Tuesday 8 February 2011

Intellectual

I'm not feeling very intellectual at the moment. I'm not feeling very anything at the moment, but intellectual is one things that I'm currently feeling more not than many other things. My absence from this blog/project/experiment/self-indulgence is linked to the same intellectual stupor, and is a source of massive - if slightly lethargic - irritation. I really wouldn't mind waking up one day and being able to pronounce the word chrysanthemum, but a blank mind just won't do.

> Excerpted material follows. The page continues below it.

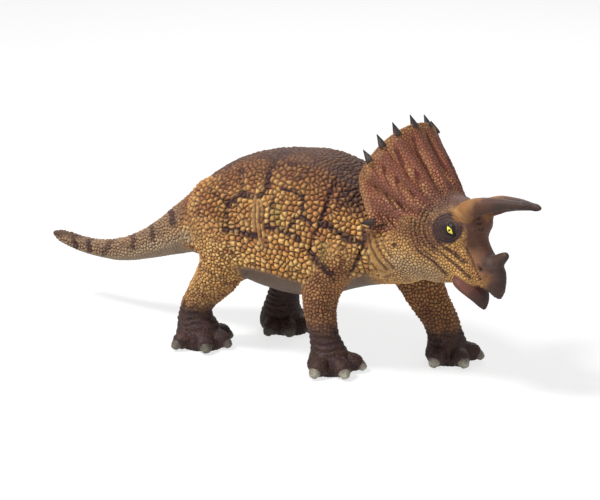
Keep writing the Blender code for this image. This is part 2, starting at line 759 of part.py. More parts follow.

Of course, I [don't] hear you ask, to suggest that I'm not currently feeling intellectual suggests that there's ever a time when I do. Arrogance! Conceit! Lettuce! And of course, you [i.e. no-one] is quite correct. I have about the same right to describe myself as an intellectual as Keira Knightly has to say "I'm really popular with women". But all of us, from time to time, is staggered by the sheer stupidity of people they encounter, and for a brief (and vaguely intoxicating) time get to think of themselves as intellectual by sheer contrast.

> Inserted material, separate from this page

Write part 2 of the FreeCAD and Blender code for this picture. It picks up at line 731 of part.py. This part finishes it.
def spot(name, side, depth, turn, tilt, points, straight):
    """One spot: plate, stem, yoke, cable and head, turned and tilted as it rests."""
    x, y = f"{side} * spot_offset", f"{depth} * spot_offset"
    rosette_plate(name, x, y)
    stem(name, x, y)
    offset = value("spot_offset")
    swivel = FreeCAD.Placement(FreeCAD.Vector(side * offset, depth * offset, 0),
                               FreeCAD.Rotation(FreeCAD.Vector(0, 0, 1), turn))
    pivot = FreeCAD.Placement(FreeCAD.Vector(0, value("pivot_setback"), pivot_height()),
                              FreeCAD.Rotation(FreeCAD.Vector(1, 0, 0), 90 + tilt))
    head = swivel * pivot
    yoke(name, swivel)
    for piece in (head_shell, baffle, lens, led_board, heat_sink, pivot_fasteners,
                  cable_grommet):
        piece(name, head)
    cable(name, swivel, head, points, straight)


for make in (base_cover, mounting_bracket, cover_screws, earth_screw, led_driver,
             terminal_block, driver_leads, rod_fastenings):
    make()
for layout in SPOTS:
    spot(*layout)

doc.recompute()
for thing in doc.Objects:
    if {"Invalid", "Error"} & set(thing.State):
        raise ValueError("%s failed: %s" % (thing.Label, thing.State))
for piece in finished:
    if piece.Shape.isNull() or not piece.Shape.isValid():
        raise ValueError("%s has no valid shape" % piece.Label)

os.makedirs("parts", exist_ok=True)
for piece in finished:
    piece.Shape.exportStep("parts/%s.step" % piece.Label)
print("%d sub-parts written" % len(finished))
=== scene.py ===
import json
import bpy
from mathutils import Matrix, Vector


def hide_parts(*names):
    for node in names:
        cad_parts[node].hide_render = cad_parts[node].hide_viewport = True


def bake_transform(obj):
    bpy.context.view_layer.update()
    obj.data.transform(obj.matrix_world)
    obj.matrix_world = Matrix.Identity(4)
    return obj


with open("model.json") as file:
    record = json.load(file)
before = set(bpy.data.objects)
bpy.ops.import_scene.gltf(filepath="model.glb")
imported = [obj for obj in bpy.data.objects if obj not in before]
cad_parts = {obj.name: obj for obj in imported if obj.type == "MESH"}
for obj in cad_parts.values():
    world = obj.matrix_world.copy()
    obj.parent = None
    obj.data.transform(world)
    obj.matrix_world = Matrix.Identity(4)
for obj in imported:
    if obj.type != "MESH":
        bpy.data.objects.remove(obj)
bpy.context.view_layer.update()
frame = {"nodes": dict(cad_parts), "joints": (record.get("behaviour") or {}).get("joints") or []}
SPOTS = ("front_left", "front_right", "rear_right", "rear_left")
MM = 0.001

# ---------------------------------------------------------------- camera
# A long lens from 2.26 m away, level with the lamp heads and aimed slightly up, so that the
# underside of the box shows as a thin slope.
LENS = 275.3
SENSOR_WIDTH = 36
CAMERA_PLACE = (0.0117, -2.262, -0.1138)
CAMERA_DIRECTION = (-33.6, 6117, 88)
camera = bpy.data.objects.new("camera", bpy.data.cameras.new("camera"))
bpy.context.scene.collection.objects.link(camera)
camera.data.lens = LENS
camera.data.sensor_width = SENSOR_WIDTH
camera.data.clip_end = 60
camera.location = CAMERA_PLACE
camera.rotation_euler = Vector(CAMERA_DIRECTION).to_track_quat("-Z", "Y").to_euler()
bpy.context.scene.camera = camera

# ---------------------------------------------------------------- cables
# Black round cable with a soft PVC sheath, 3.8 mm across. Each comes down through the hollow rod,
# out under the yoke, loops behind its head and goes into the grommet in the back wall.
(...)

Not at the moment. Someone would have to be an actual shuffling zombie*, devoid of all thought except where the next piece of brain might be coming from before I would hold myself up for positive comparison. And even then, I'm thinking so slowly that I'd forget to run away from the zombie whilst comparing myself favourably to it, and get munched.

So I'll shuffle off now to the front room and stare with a perplexed expression at a BBC3 comedy. It's where I belong.